- _TASK INSTRUCTIONS_:
Everything from the line containing "model = Model()" through the line containing "bpy.context.scene.collection.objects.link(empty)" should be repeated exactly, and nothing else from the data.

##### GIVEN DATA

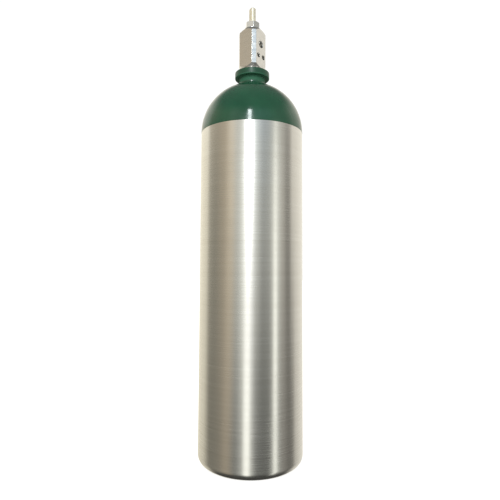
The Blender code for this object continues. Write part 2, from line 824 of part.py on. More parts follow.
def relief_vents(head_top):
    """The plug's blind bore, and the cross holes that let the gas out sideways."""
    low = RELIEF_PLUG_END - OVERRUN
    bore = rod("relief_vent_bore", VENT_BORE_RADIUS, low, head_top - 1.0 * MM, steps=THREAD_STEPS)
    cutters = [lay_along_x(bore, RELIEF_HEIGHT)]
    reach = RELIEF_HEX / 2 + 3.0 * MM
    for number, turn in enumerate((0, 60, 120), 1):
        vent = rod(f"relief_vent_{number}", VENT_RADIUS, -reach, reach, steps=10)
        vent.location = (POST_WIDTH / 2 + 1.7 * MM, 0, above_neck(RELIEF_HEIGHT))
        vent.rotation_euler = (math.radians(turn), 0, 0)
        cutters.append(vent)
    return cutters


def make_relief_device(model):
    """The burst disc, its gasket and the vented plug that clamps them, along +X."""
    head_low = POST_WIDTH / 2 + GAP
    head_top = head_low + RELIEF_HEAD
    plug = hexagon("relief_plug", RELIEF_HEX, head_low, head_top, RELIEF_TURN)
    model.part(lay_along_x(plug, RELIEF_HEIGHT), "brass")
    thread = male_thread("relief_plug_thread", RELIEF_THREAD, 2.5, RELIEF_THREAD_START)
    model.combine(plug, "INTERSECT", lay_along_x(relief_chamfer(head_top), RELIEF_HEIGHT))
    model.combine(plug, "UNION", lay_along_x(relief_shank(), RELIEF_HEIGHT))
    model.combine(plug, "UNION", lay_along_x(thread, RELIEF_HEIGHT))
    model.combine(plug, "DIFFERENCE", *relief_vents(head_top))
    disc_low = RELIEF_BORE_FLOOR + GAP
    disc_high = disc_low + 0.4 * MM
    disc = rod("burst_disc", DISC_RADIUS, disc_low, disc_high)
    model.part(lay_along_x(disc, RELIEF_HEIGHT), "copper")
    gasket = ring("disc_gasket", 1.8 * MM, DISC_RADIUS, disc_high + GAP, RELIEF_PLUG_END - GAP)
    model.part(lay_along_x(gasket, RELIEF_HEIGHT), "nylon")


def main():
    for obj in list(bpy.data.objects):
        bpy.data.objects.remove(obj)
    model = Model()
    make_vessel(model)
    make_valve_body(model)
    make_debris_tube(model)
    make_plunger(model)
    make_stem(model)
    make_gland(model)
    make_packing(model)
    make_relief_device(model)


main()
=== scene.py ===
import math

import bmesh
import bpy
from mathutils import Matrix, Vector


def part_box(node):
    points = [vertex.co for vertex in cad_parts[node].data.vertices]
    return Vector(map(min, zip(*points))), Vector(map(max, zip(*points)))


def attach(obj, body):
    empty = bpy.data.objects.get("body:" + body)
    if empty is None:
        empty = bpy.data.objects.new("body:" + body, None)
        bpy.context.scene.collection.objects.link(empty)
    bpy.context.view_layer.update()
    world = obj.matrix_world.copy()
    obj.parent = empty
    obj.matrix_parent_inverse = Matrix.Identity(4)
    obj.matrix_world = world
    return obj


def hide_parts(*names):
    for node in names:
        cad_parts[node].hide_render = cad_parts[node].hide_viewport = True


# The looks of a portable medical oxygen cylinder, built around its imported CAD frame. Metres, +Z up.

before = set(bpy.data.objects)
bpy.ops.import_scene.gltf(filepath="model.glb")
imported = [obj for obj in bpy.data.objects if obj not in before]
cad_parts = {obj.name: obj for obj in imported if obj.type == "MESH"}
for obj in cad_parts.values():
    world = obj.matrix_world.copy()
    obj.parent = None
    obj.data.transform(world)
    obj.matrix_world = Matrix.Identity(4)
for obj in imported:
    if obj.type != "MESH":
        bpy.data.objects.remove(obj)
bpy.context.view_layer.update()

MM = 0.001

# Driving places, all from the frame.
VESSEL_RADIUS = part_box("cylinder_shell")[1].x
NECK_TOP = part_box("cylinder_shell")[1].z
STEM_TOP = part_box("valve_stem")[1].z
GLAND_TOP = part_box("gland_nut")[1].z

# Vessel, as in the CAD.
SHOULDER_HEIGHT = 350.0 * MM
DOME_TOP = SHOULDER_HEIGHT + VESSEL_RADIUS
PAINT_LINE = 349.3 * MM
PAINT_THICKNESS = 0.12 * MM
PAINT_EDGE = 0.10 * MM
WALL = 5.2 * MM
CAVITY_CORNER = 15.0 * MM
CAVITY_RISE = 45.0 * MM  # of the cavity's own dome, above the shoulder
FOOT_CORNER = 8.4 * MM
FOOT_RING_INNER = 34.0 * MM
FOOT_RING_EDGE = 1.0 * MM
FOOT_HOLLOW = 4.0 * MM
FOOT_HOLLOW_RIM = 0.3 * MM
FLOOR_THICKNESS = 9.0 * MM
LIP_RADIUS = 19.05 * MM
LIP_BOTTOM = 412.3 * MM
LIP_EDGE = 0.7 * MM
GROOVE_RADIUS = 14.2 * MM
GROOVE_ROOT = 0.5 * MM
GROOVE_FILLET = 2.2 * MM
SEAL_POCKET_RADIUS = 12.1 * MM
SEAL_POCKET_DEPTH = 2.9 * MM
NECK_BORE = 9.7 * MM
NECK_BORE_CHAMFER = 0.8 * MM

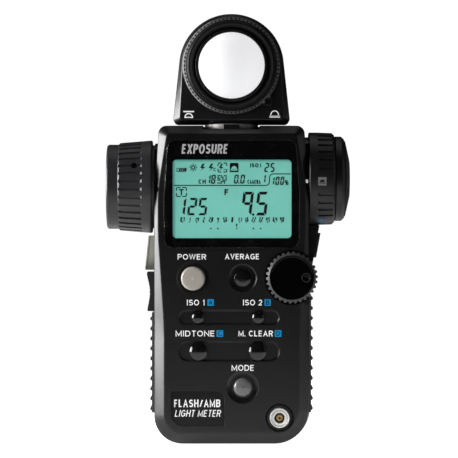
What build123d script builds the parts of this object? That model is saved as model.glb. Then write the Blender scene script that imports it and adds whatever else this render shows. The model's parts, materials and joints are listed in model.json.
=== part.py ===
"""Handheld light meter with a swivelling dome head, a one-degree spot finder across the body,
a liquid-crystal display, push buttons and a setting wheel.

Frame: +Z up, the display faces -Y, +X is the side with the selector dial and the eyepiece.
The origin is the mouth of the tripod socket on the base plane, straight below the axis that the
head swivels on; the two case halves meet on the plane Y = 0. Millimetres.
"""
from build123d import *
import math
import os

os.makedirs("parts", exist_ok=True)

# ---------------------------------------------------------------- driving dimensions
CASE_TOP = 125.6          # top of the case above the base
CASE_W = 30.5             # half width of the case
CASE_W_TOP = 28.7         # half width at the top corners
WALL = 1.9                # case wall
FRONT_WALL = 2.1          # front panel thickness
FRONT_Y = -14.5           # front panel plane
BACK_Y = 13.5             # grip back plane
BULGE_Y = 20.6            # back plane of the finder housing
INNER_BACK_Y = BACK_Y - WALL
INNER_BULGE_Y = BULGE_Y - WALL
BEVEL = 6.0               # reach of the 45 degree front bevel before the case side cuts it
CORNER_L, CORNER_R = 11.0, 13.5   # bottom corner radii, left and right

HEAD_Z = 149.3            # centre of the dome
HEAD_R = 20.75            # radius of the head's round top
HEAD_HALF_W = 23.3        # half width at the bottom corners
HEAD_BOTTOM = 126.45
HEAD_WALL = 1.8
HEAD_FRONT, HEAD_BACK = -9.5, 8.5
DOME_R = 13.0
DOME_TRAVEL = 9.5         # how far the dome retracts over a quarter turn of its ring

NECK_R = 10.65            # flange of the swivel collar
NECK_GAP = 0.3
NECK_SEAT_Z = 124.05
NECK_BOSS = (13.0, 121.6, NECK_SEAT_Z)    # radius, bottom, top
STEM_R = 6.8              # stem of the swivel collar
HEAD_BORE = 6.06          # hole in the head that the collar's waist passes through

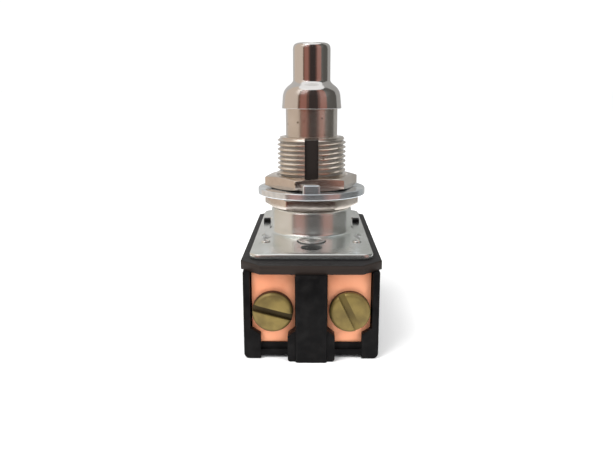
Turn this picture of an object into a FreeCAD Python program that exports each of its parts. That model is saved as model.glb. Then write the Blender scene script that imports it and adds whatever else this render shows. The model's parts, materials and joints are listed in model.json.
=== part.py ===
"""Panel-mounting industrial push button with a double-break contact block.

Frame: +Z up along the plunger, +Y to the rear of the block, origin under the plunger axis on the
plane that the block's feet stand on. The front pair of wire terminals faces -Y. Millimetres.
"""
import FreeCAD, Part
import Sketcher
import math
import os
import re

Vector = FreeCAD.Vector

doc = FreeCAD.newDocument("push_button")

# ------------------------------------------------------------------ driving dimensions
SIZES = {
    # moulded contact block
    "block_width": 27.5, "block_length": 53.6, "block_top": 18.3,
    "side_wall": 1.4, "barrier_width": 6.4, "barrier_reach": 28.8,
    "recess_back": 24.0, "recess_floor": 3.1, "foot_gap": 0.65, "toe_back": 25.6, "toe_step": 1.9,
    "foot_inner": 10.3, "foot_centre": 4.75, "foot_height": 5.3, "foot_chamfer": 1.3,
    "foot_reach": 28.2, "cavity_width": 16.8, "cavity_length": 24.8, "cavity_floor": 2.5,
    # laminated cover
    "cover_width": 28.7, "cover_length": 56.0, "cover_thick": 1.9, "cover_cut": 4.1,
    "cover_hole": 7.5,
    # drawn mounting plate with its collar
    "plate_width": 25.4, "plate_length": 48.2, "plate_thick": 1.2, "plate_round": 2.4,
    "collar_radius": 9.45, "collar_top": 27.2, "collar_fillet": 1.0, "collar_round": 1.2,
    "collar_hole": 7.0,
    # threaded bushing, 5/8-24
    "thread_radius": 7.9375, "bush_top": 43.4, "bush_bottom": 25.0, "bush_bore": 6.0,
    "bush_chamfer": 0.95, "rolled_radius": 7.6, "key_width": 3.0, "key_floor": 6.85,
    "relief": 34.65, "relief_height": 1.0, "relief_radius": 7.33,
    # panel hardware
    "nut_flats": 19.05, "nut_thick": 2.8, "nut_bore": 7.98, "nut_face": 9.3,
    "nut_slope": 0.27, "lower_nut_base": 27.3, "lower_nut_turn": 28.6, "upper_nut_turn": -19.0,
    "washer_radius": 12.5, "washer_bore": 8.05, "washer_thick": 1.5, "washer_base": 30.2,
    "tab_width": 3.9, "tab_inner": 11.2, "tab_rise": 2.1, "tongue_width": 2.8,
    "tongue_tip": 7.1, "nut_gap": 0.1,
    # button cap and plunger sleeve
    "cap_top": 64.1, "nub_radius": 4.24, "nub_round": 1.4, "shoulder_top": 55.5,
    "shoulder_inner": 4.6, "shoulder_outer": 6.62, "shoulder_base": 53.2, "skirt_radius": 6.8,
    "skirt_bottom": 49.7, "cap_wall": 0.5, "sleeve_radius": 5.92, "sleeve_bore": 4.9,
    "sleeve_top": 53.0, "sleeve_end": 23.7, "sleeve_roof": 1.5, "spigot_radius": 3.7,
    "ring_base": 24.1, "ring_thick": 0.8, "ring_radius": 7.0, "groove_radius": 5.4,
    "guide_thick": 1.2, "guide_bore": 2.3,
    # stem and springs
    "stem_radius": 2.2, "stem_head": 4.8, "stem_head_thick": 2.0, "stem_tip": 19.4,
    "over_coil": 3.9, "over_wire": 0.9, "return_coil": 2.0, "return_wire": 0.6,
    "contact_coil": 1.8, "contact_wire": 0.45,
    # contact carrier and bridge
    "carrier_width": 7.2, "carrier_depth": 6.4, "carrier_base": 6.2, "carrier_top": 15.2,
    "post_radius": 2.15, "window_width": 5.4, "window_base": 9.5, "window_top": 14.0,
    "pocket_radius": 2.6, "pocket_top": 8.2, "inner_plate_base": 15.4, "inner_plate_thick": 1.6,
    "inner_plate_width": 16.6, "inner_plate_length": 21.8, "inner_hole": 2.25,
    "bridge_base": 9.6, "bridge_thick": 0.8, "bridge_waist": 5.0, "bridge_width": 15.6,
    "bridge_length": 22.0, "bridge_bar": 3.0,
    # terminals and their contacts
    "copper": 1.2, "blade_inner": 3.3, "blade_outer": 12.1, "strip_inner": 4.0,
    "strip_outer": 8.0, "strip_top": 17.9, "drop_outer": 12.35, "arm_end": 7.5,
    "upper_arm": 11.62, "lower_arm": 5.65, "contact_radius": 1.5, "contact_thick": 0.6,
    "contact_across": 6.0, "contact_along": 9.5,
    # terminal screws, number 8 binding head
    "screw_across": 7.8, "screw_height": 10.1, "screw_head": 4.15, "screw_head_thick": 2.2,
    "screw_shank": 2.04, "screw_length": 7.5, "screw_slot": 1.4, "slot_depth": 0.9,
    # rivets and fixing holes
    "rivet_across": 10.0, "rivet_along": 13.0, "rivet_radius": 0.8, "rivet_head": 1.15,
    "rivet_head_thick": 0.3, "rivet_hollow": 0.4, "disc_along": 12.8, "disc_radius": 3.0,
    "disc_thick": 0.35, "disc_shank": 1.4, "disc_tail": 2.2, "hole_along": 18.4,
    "hole_radius": 2.3,
    # moulded lugs that come up through the plate, and the plate's coined dimples
    "lug_across": 11.1, "lug_along": 8.0, "lug_width": 1.6, "lug_depth": 2.0, "lug_top": 22.2,
    "dimple_across": 10.5, "dimple_along": 7.2, "dimple_reach": 1.4, "dimple_radius": 0.9,
    "dimple_depth": 0.4,
}
sheet = doc.addObject("Spreadsheet::Sheet", "dims")
for row, (alias, number) in enumerate(SIZES.items(), start=1):
    sheet.set(f"A{row}", alias)
    sheet.set(f"B{row}", str(number))
    sheet.setAlias(f"B{row}", alias)
doc.recompute()

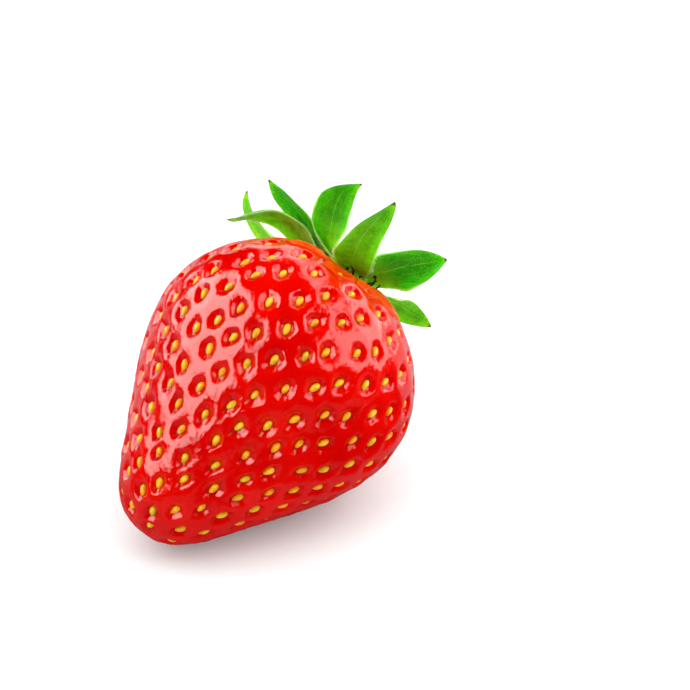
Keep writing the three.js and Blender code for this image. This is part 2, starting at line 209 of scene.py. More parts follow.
camera_target = Vector((0.0079, -0.0069, 0.0206))
camera_away = 0.33
camera_back = direction(camera_azimuth, camera_elevation)
camera = bpy.data.objects.new("camera", bpy.data.cameras.new("camera"))
camera.data.sensor_width = 36
camera.data.lens = 141.2
camera.data.clip_start = 0.01
camera.location = camera_target + camera_away * camera_back
camera.rotation_mode = "QUATERNION"
camera.rotation_quaternion = (-camera_back).to_track_quat("-Z", "Y")
scene.collection.objects.link(camera)
scene.camera = camera


# ---- the flesh ----
# The swollen fruit: one closed glossy skin, with a pit round each achene and low ridges
# between the pits. It lies on a side that its own weight has pressed flat.
fruit_length = 42  # calyx seat to tip
girth = [16.2, 7.5, -3.4, -4.0, 3.3]  # half-width, in powers of the height from -1 to 1
calyx_aside = (1.1, 1.0)  # middle of the calyx in Y and Z, off the fruit's axis
seat_dip, seat_dip_radius = 1.3, 5.0  # hollow under the calyx
# The dent in the shoulder: its depth, its place round and off the axis, and its half-widths.
notch_depth, notch_at, notch_half_angle = 2.3, math.radians(115), 0.38
notch_radius, notch_half_width = 6.8, 3.2
lean = math.radians(26)  # rise of the axis towards the calyx, as the fruit rests
flat_depth = 0.45  # how far the resting side is pressed flat

achene_count = 300
first_achene_at = math.radians(18.5)
golden_angle = math.pi * (3 - math.sqrt(5))
achene_astray = 0.45  # how far an achene may stand off the even spiral
bare_radius = 6.0  # no achenes under the calyx
tip_crowding = 0.7  # how much closer the achenes stand at the tip than at the calyx


def draw(n, k):
    """A repeatable number between -1 and 1 for each thing n and each use k."""
    s = np.sin(np.asarray(n) * 12.9898 + k * 78.233) * 43758.5453
    return 2 * (s - np.floor(s)) - 1


def unit(v):
    return v / np.linalg.norm(v, axis=-1, keepdims=True)


def smooth_step(low, high, x):
    t = np.clip((x - low) / (high - low), 0, 1)
    return t * t * (3 - 2 * t)


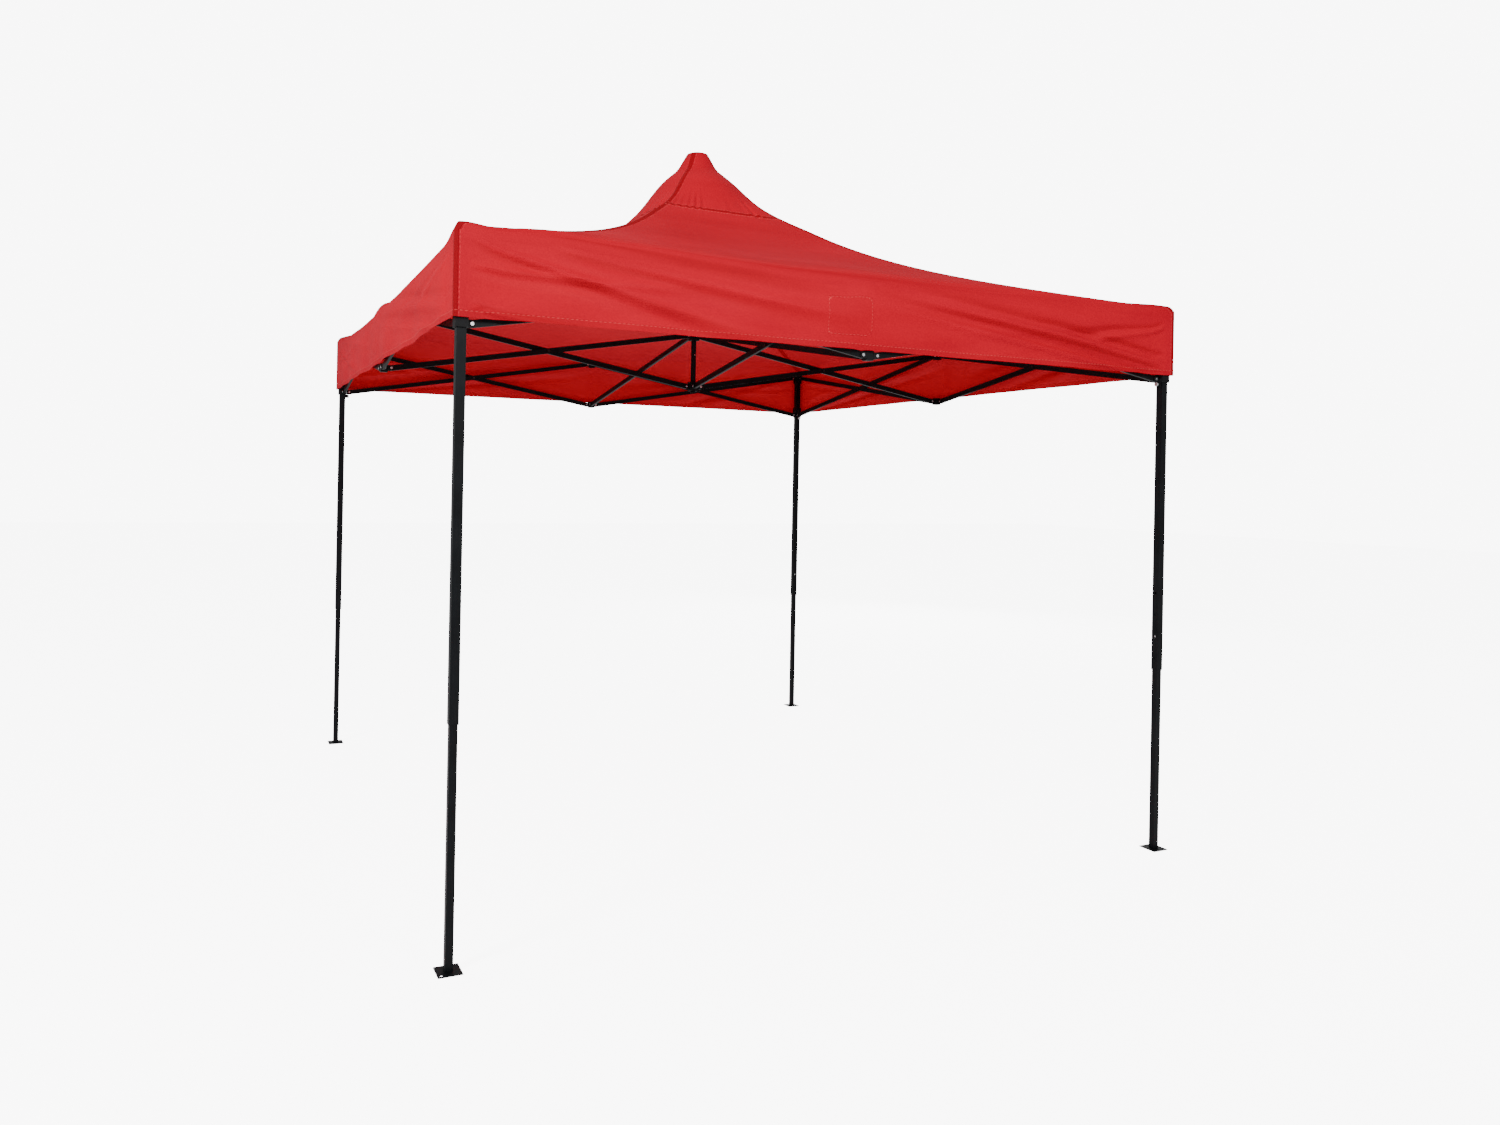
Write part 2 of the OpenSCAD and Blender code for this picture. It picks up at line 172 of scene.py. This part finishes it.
def cloth_material(name):
    """Coated red polyester with streaks, creases, weave, seams, hem and patch; the seam tapes and the
    valleys of the pulled folds carry painted shade; the underside is duller.
    """
    m, n, l = new_material(name)
    uv = node(n, "ShaderNodeTexCoord").outputs["UV"]
    streak = noise(n, l, uv, 1.6, 4.0, 0.55, (0.45, 2.2, 1.0))
    blotch = noise(n, l, uv, 1.1, 3.0, 0.5)
    face = ramp(n, l, streak, [
        (0.34, (0.41, 0.0016, 0.0135, 1)),
        (0.66, (0.51, 0.0032, 0.0190, 1)),
    ])
    under = ramp(n, l, blotch, [
        (0.30, (0.50, 0.0150, 0.0280, 1)),
        (0.75, (0.66, 0.0200, 0.0360, 1)),
    ])
    seam = attribute(n, "seam_m")
    hem = attribute(n, "hem_m")
    ring = attribute(n, "ring_m")
    patch = attribute(n, "patch_m")
    # The seam tapes are a deeper red of their own and are painted darker still, as painted shade along the
    # seams.
    seam_line_tape_and_shade, ring_tape = band(n, l, seam, None, 0.013, 0.0020), band(n, l, ring, None, 0.008, 0.0015)
    tapes_and_seam_shade = maths(n, l, "MAXIMUM", seam_line_tape_and_shade, ring_tape)
    fold = band(n, l, hem, None, 0.022, 0.001)
    sewn = band(n, l, seam, 0.0160, 0.0175, 0.0006)
    for mark, low, high in ((ring, 0.0095, 0.0110), (hem, 0.0185, 0.0205), (patch, 0.0030, 0.0048)):
        sewn = maths(n, l, "MAXIMUM", sewn, band(n, l, mark, low, high, 0.0006))
    steps = node(n, "ShaderNodeTexWave", wave_type="BANDS", bands_direction="DIAGONAL")
    steps.inputs["Scale"].default_value = 40.0
    l.new(uv, steps.inputs["Vector"])
    stitch = maths(n, l, "MULTIPLY", sewn, steps.outputs["Fac"])
    inset = band(n, l, patch, 0.0, 9.0, 0.0004)
    # Darkened: the seam tapes, partly their own colour and partly painted shade, and a little the hem's fold
    # and the patch.
    dark = maths(n, l, "MULTIPLY", maths(n, l, "MAXIMUM", tapes_and_seam_shade, maths(n, l, "MULTIPLY", fold, 0.25)), 0.95)
    dark = maths(n, l, "MAXIMUM", dark, maths(n, l, "MULTIPLY", inset, 0.06))
    face = mixed(n, l, dark, face, (0.25, 0.001, 0.006, 1.0))
    face = mixed(n, l, stitch, face, (0.68, 0.055, 0.060, 1.0))
    under = mixed(n, l, dark, under, (0.30, 0.004, 0.010, 1.0))
    # Painted shade: the face is darkened in the valleys of the pulled folds, where fold_m goes below zero.
    fold_valley_shade = node(n, "ShaderNodeMapRange")
    fold_valley_shade.inputs["From Max"].default_value = -0.0065
    fold_valley_shade.inputs["To Max"].default_value = 0.50
    l.new(attribute(n, "fold_m"), fold_valley_shade.inputs["Value"])
    face = mixed(n, l, fold_valley_shade.outputs["Result"], face, (0.26, 0.002, 0.006, 1.0))
    geo = node(n, "ShaderNodeNewGeometry")
    colour = mixed(n, l, geo.outputs["Backfacing"], face, under)
    p, out = principled(n, l, Roughness=0.5)
    p.inputs["Specular IOR Level"].default_value = 0.05
    l.new(colour, p.inputs["Base Color"])
    rough = node(n, "ShaderNodeMapRange")
    rough.inputs["To Min"].default_value = 0.42
    rough.inputs["To Max"].default_value = 0.62
    l.new(blotch, rough.inputs["Value"])
    l.new(rough.outputs["Result"], p.inputs["Roughness"])
    threads = node(n, "ShaderNodeMapping")
    threads.inputs["Scale"].default_value = (1200.0, 1200.0, 1.0)
    l.new(uv, threads.inputs["Vector"])
    waves = []
    for direction in ("X", "Y"):
        w = node(n, "ShaderNodeTexWave", wave_type="BANDS", bands_direction=direction)
        w.inputs["Scale"].default_value = 0.32
        l.new(threads.outputs["Vector"], w.inputs["Vector"])
        waves.append(w.outputs["Fac"])
    fine = bump(n, l, maths(n, l, "MULTIPLY", waves[0], waves[1]), 0.12, 0.0002)
    crease = noise(n, l, uv, 3.4, 5.0, 0.55, (0.6, 1.6, 1.0))
    soft = bump(n, l, crease, 0.30, 0.010, fine)
    relief = maths(n, l, "ADD", maths(n, l, "MULTIPLY", tapes_and_seam_shade, 0.0012), maths(n, l, "MULTIPLY", fold, 0.0008))
    relief = maths(n, l, "ADD", relief, maths(n, l, "MULTIPLY", inset, 0.0008))
    relief = maths(n, l, "SUBTRACT", relief, maths(n, l, "MULTIPLY", sewn, 0.0005))
    raised = bump(n, l, relief, 1.0, 1.0, soft)
    l.new(raised, p.inputs["Normal"])
    trans = node(n, "ShaderNodeBsdfTranslucent")
    trans.inputs["Color"].default_value = (0.80, 0.006, 0.012, 1)
    l.new(raised, trans.inputs["Normal"])
    add = node(n, "ShaderNodeMixShader")
    add.inputs["Fac"].default_value = 0.16
    l.new(p.outputs["BSDF"], add.inputs[1])
    l.new(trans.outputs["BSDF"], add.inputs[2])
    l.new(add.outputs["Shader"], out.inputs["Surface"])
    return m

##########

- _WRITTEN ANSWER_:
    model = Model()
    make_vessel(model)
    make_valve_body(model)
    make_debris_tube(model)
    make_plunger(model)
    make_stem(model)
    make_gland(model)
    make_packing(model)
    make_relief_device(model)


main()
=== scene.py ===
import math

import bmesh
import bpy
from mathutils import Matrix, Vector


def part_box(node):
    points = [vertex.co for vertex in cad_parts[node].data.vertices]
    return Vector(map(min, zip(*points))), Vector(map(max, zip(*points)))


def attach(obj, body):
    empty = bpy.data.objects.get("body:" + body)
    if empty is None:
        empty = bpy.data.objects.new("body:" + body, None)
        bpy.context.scene.collection.objects.link(empty)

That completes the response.